<<<<
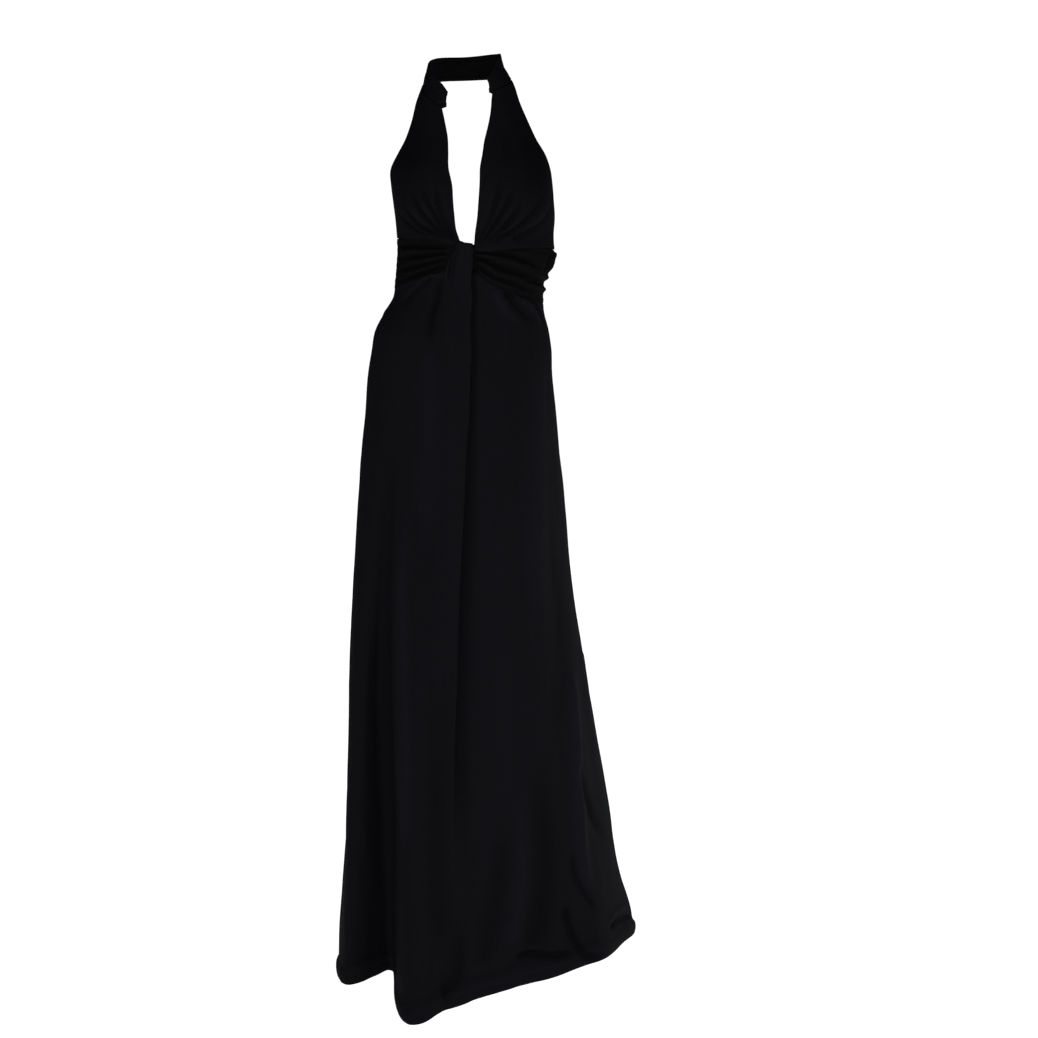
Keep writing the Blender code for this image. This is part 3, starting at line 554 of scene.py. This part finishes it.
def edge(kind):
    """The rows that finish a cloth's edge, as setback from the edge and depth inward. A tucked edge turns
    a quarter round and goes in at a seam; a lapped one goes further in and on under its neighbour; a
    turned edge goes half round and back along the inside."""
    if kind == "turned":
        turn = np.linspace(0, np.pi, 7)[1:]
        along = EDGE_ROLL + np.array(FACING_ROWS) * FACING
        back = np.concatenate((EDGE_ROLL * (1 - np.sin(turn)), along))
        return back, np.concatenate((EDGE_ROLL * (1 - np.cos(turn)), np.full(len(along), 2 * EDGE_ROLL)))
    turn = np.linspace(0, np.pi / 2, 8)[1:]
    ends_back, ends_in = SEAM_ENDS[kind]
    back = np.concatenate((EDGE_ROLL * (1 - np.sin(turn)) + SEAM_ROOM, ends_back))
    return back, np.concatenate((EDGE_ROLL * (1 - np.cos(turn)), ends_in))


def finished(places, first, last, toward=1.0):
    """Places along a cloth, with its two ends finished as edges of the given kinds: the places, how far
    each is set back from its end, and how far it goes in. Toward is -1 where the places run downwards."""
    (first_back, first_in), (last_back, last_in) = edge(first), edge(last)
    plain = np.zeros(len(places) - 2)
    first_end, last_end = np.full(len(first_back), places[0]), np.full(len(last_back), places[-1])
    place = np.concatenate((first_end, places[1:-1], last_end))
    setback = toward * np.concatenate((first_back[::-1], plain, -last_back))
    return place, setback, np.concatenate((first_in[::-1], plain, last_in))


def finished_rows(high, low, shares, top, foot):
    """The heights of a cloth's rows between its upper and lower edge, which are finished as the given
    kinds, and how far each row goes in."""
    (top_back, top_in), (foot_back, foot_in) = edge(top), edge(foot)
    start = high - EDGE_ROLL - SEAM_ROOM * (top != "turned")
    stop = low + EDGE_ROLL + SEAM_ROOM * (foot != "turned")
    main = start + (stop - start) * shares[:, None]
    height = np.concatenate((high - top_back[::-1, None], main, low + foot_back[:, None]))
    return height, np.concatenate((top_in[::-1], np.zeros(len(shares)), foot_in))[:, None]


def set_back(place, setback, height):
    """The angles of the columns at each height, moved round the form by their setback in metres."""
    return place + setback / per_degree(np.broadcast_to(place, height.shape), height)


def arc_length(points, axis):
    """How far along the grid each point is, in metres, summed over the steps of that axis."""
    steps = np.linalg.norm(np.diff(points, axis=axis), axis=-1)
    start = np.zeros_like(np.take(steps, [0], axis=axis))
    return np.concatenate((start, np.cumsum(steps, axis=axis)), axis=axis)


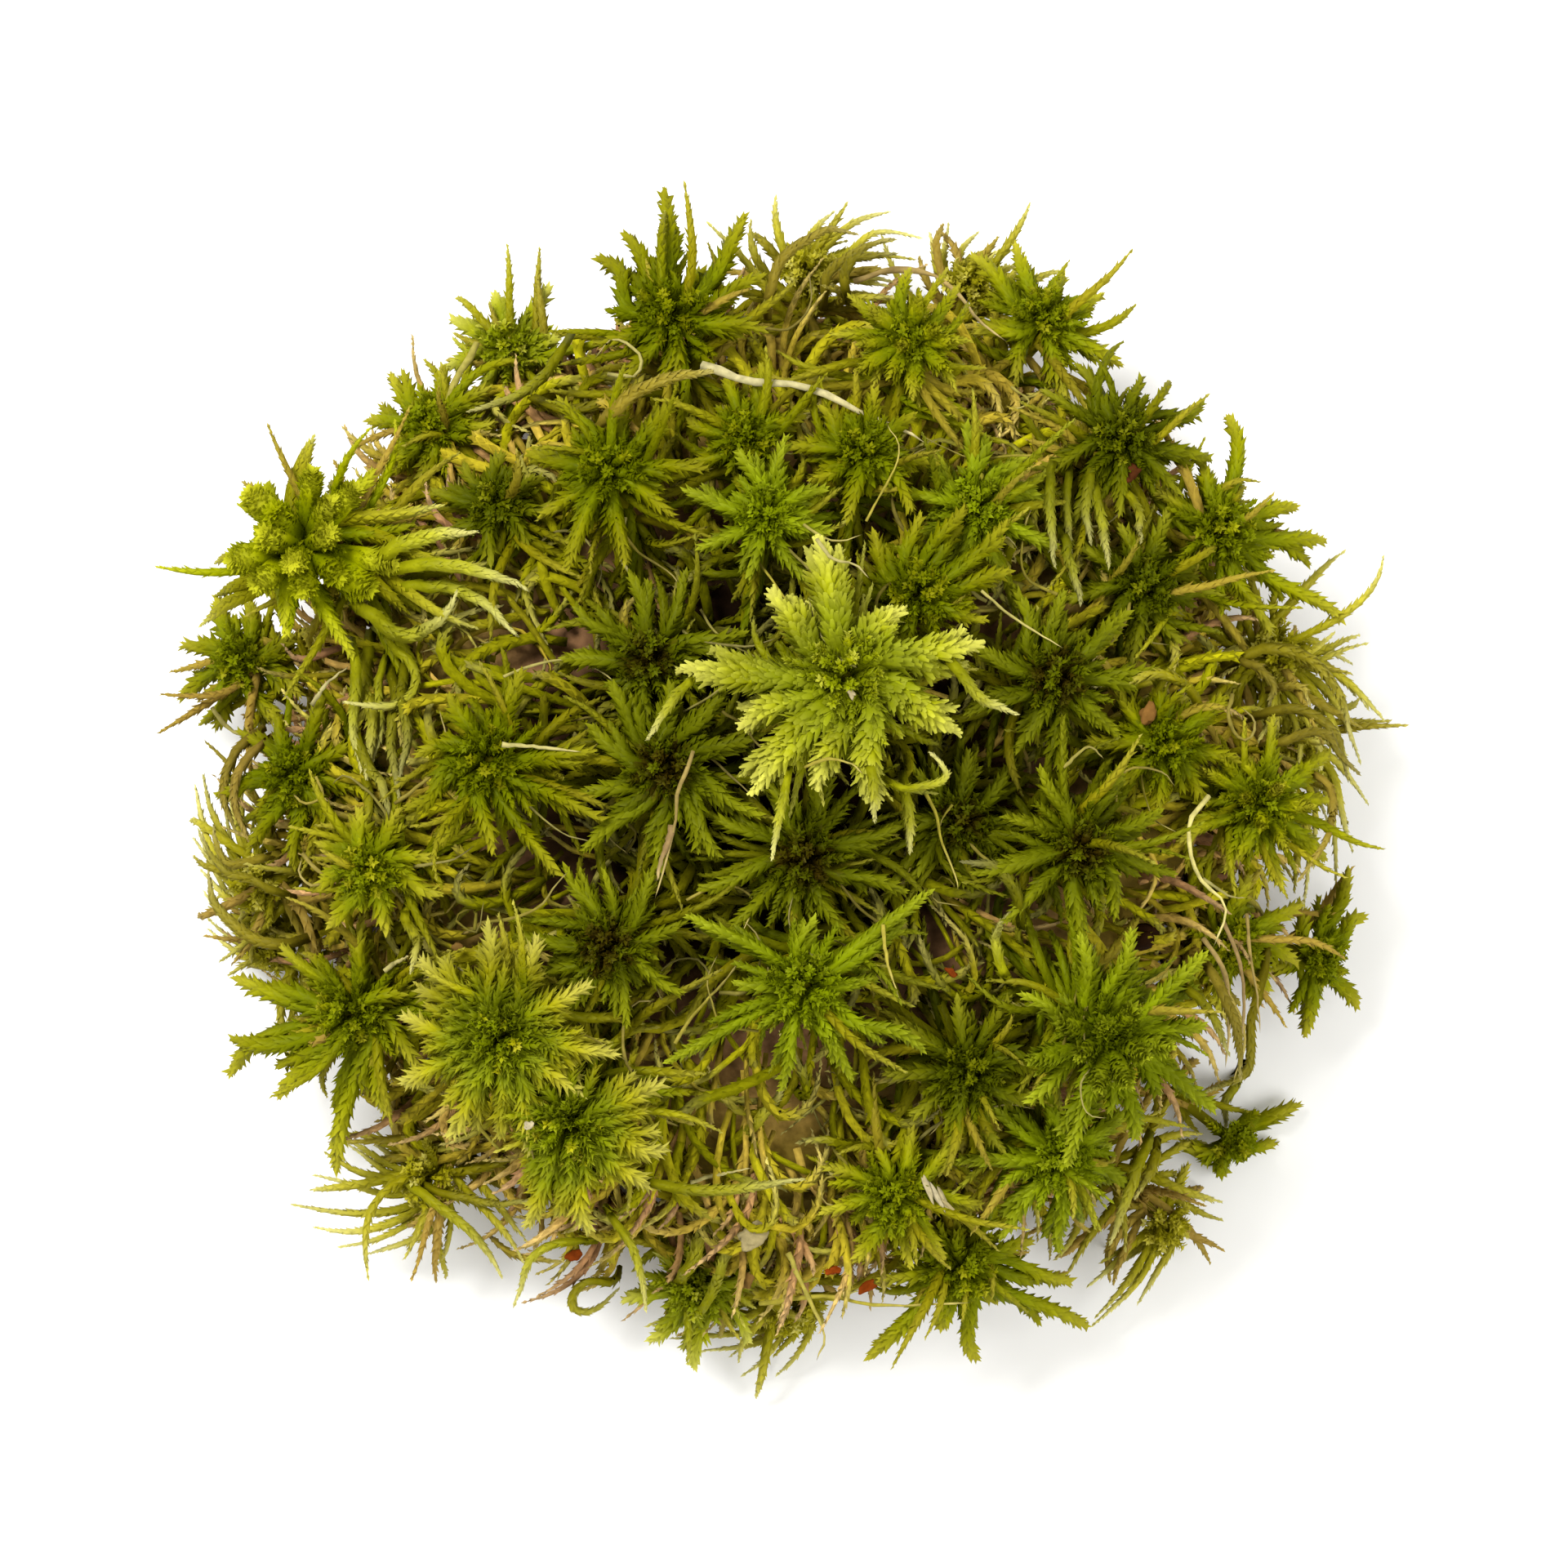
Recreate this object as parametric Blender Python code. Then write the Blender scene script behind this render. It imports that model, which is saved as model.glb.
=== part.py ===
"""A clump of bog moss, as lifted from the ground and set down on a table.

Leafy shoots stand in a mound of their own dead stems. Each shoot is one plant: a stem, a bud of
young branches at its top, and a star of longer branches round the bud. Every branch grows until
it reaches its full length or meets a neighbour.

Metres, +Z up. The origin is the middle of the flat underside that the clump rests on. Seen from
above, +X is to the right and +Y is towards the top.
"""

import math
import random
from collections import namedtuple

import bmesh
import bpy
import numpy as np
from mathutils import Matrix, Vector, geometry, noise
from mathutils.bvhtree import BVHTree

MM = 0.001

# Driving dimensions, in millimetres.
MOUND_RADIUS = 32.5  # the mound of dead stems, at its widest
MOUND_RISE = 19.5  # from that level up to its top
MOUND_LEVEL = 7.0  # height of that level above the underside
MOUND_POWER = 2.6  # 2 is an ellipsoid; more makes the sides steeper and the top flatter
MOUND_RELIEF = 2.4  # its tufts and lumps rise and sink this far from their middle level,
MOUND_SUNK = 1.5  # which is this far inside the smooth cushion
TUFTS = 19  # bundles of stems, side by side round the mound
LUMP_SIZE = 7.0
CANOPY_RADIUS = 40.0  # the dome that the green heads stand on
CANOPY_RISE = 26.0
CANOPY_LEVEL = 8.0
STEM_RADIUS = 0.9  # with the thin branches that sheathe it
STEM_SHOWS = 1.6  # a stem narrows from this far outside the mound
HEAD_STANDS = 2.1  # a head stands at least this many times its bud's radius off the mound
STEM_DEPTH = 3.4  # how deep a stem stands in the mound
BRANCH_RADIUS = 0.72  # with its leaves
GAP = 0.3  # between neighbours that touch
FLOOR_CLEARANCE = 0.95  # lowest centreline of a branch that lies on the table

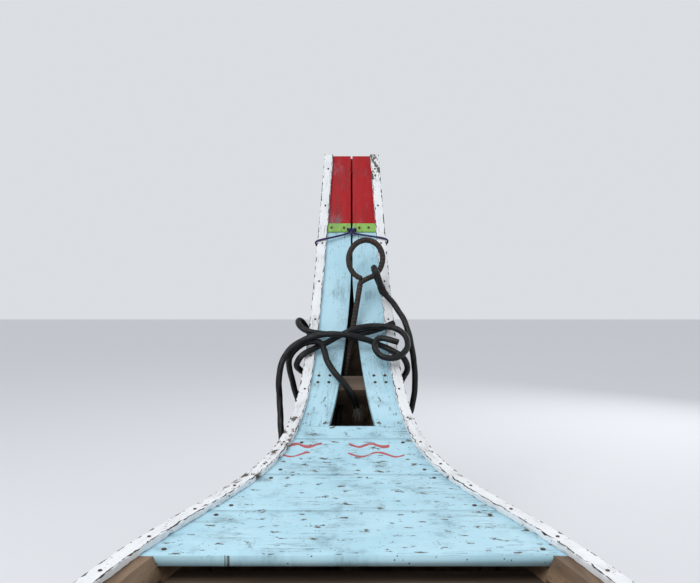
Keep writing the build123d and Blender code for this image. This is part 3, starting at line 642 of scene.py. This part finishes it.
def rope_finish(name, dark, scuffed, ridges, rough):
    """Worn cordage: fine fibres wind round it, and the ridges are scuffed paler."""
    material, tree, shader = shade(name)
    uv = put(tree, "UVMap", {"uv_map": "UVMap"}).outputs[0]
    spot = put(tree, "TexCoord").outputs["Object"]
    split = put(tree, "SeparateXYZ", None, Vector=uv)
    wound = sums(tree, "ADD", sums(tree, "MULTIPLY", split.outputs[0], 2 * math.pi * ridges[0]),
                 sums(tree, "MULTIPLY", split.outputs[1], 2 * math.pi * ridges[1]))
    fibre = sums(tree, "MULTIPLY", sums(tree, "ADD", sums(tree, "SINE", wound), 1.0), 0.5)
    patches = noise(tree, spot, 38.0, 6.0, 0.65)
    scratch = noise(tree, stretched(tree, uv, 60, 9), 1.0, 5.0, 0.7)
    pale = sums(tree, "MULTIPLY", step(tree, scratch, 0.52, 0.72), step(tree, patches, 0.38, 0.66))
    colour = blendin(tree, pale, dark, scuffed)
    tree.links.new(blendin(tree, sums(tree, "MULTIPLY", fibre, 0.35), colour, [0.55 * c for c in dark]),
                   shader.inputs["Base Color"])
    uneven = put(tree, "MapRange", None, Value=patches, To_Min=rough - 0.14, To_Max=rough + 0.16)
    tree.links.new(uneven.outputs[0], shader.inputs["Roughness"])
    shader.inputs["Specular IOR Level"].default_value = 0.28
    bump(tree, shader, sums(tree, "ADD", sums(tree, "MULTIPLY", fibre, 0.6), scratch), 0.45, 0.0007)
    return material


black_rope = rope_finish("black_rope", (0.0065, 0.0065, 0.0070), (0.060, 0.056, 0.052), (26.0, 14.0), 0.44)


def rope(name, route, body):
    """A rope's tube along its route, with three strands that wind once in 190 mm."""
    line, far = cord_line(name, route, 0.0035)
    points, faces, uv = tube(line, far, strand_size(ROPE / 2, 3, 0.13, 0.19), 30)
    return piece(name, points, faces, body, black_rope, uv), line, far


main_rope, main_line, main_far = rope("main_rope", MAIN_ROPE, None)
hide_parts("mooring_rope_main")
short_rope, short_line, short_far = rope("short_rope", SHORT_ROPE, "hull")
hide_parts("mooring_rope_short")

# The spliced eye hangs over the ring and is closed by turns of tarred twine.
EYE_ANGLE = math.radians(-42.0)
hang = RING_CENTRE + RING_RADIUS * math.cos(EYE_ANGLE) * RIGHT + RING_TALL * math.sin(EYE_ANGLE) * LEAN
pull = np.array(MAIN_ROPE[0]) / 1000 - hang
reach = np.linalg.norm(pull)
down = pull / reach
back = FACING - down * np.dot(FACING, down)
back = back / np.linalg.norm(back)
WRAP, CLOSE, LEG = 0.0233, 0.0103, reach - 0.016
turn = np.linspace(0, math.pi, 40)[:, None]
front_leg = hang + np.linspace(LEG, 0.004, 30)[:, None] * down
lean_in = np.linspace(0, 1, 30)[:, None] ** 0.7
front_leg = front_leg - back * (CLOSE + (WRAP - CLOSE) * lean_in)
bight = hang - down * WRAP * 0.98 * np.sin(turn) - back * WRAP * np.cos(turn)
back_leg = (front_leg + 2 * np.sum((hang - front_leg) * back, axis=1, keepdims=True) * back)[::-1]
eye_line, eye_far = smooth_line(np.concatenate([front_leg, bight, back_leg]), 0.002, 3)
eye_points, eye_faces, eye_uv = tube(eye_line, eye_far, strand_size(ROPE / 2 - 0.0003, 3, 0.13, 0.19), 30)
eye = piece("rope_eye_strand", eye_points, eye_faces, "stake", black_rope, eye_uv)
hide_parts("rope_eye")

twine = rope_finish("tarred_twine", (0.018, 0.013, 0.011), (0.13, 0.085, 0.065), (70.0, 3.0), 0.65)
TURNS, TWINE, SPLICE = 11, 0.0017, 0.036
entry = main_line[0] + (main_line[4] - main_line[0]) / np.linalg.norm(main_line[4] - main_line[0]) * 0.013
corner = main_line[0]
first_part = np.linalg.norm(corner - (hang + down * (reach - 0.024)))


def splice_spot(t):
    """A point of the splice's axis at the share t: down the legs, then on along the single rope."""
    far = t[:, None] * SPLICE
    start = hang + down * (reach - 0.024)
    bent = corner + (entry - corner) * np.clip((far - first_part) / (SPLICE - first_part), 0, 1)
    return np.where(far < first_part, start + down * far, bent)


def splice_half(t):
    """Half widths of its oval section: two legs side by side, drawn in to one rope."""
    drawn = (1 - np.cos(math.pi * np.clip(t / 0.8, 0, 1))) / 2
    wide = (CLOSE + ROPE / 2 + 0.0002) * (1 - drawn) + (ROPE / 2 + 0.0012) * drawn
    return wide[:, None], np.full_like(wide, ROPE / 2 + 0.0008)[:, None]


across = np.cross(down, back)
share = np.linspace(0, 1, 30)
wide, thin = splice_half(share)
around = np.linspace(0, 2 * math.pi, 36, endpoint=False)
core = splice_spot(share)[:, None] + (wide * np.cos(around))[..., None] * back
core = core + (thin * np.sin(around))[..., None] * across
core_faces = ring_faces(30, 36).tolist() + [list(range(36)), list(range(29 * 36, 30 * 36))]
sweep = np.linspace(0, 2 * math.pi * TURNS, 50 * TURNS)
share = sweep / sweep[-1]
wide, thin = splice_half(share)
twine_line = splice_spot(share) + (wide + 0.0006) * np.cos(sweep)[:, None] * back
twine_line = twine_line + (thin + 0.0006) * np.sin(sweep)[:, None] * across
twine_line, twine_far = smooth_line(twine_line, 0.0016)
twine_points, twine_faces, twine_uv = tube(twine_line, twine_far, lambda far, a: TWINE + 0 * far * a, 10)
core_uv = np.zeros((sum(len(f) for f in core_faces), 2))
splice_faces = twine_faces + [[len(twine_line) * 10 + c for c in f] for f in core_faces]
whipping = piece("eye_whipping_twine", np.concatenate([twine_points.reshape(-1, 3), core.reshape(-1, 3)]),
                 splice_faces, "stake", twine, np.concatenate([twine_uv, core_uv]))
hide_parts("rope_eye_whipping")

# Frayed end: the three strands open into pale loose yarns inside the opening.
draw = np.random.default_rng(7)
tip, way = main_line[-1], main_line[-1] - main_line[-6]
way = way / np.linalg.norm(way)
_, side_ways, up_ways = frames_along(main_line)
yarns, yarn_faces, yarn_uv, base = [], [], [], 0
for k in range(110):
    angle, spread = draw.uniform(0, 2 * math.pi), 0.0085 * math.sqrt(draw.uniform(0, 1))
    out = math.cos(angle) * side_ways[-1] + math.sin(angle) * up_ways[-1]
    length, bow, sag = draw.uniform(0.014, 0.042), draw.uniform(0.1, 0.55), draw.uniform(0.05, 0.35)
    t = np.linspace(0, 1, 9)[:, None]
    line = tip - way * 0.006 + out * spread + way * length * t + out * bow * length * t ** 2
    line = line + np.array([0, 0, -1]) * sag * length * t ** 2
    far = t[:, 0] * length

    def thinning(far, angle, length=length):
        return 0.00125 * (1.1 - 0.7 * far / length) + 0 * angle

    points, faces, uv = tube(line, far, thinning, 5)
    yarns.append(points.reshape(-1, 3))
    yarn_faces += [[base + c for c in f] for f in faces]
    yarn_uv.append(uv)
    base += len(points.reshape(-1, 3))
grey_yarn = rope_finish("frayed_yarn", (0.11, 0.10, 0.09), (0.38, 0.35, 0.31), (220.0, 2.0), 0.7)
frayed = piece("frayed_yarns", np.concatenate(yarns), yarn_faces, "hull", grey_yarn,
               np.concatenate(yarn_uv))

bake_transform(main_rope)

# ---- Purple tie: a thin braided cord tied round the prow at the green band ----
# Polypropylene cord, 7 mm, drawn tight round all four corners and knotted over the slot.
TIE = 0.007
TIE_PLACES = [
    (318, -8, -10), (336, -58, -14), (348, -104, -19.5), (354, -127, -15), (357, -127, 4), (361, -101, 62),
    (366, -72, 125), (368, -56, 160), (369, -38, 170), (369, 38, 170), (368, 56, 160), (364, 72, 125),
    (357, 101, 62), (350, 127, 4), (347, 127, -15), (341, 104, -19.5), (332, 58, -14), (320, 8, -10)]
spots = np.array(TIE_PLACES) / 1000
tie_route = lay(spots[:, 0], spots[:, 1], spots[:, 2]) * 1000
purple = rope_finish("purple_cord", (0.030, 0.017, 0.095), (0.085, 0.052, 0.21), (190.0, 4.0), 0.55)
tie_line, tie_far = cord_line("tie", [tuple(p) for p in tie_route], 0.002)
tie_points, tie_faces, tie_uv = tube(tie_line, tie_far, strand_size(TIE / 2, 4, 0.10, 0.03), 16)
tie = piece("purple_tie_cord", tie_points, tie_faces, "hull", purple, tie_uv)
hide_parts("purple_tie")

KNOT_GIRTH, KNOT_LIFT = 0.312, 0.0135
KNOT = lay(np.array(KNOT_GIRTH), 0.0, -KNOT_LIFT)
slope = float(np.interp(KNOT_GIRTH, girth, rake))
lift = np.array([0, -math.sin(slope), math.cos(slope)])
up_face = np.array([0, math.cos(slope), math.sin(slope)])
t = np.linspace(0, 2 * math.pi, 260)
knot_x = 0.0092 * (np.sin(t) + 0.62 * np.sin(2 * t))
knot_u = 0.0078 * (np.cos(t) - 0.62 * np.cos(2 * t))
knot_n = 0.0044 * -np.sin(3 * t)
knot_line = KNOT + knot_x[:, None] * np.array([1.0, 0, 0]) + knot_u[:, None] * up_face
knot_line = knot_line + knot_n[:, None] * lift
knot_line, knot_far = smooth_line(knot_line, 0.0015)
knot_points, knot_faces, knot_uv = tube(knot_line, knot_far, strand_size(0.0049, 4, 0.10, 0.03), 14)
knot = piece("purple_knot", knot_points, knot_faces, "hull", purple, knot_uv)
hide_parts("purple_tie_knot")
>>>>
* _EXERCISE PROMPT_: Read the entries and select each line where the word "which" is found.

* _EXERCISE SOLUTION_:
    """The heights of a cloth's rows between its upper and lower edge, which are finished as the given
Recreate this object as parametric Blender Python code. Then write the Blender scene script behind this render. It imports that model, which is saved as model.glb.
MOUND_SUNK = 1.5  # which is this far inside the smooth cushion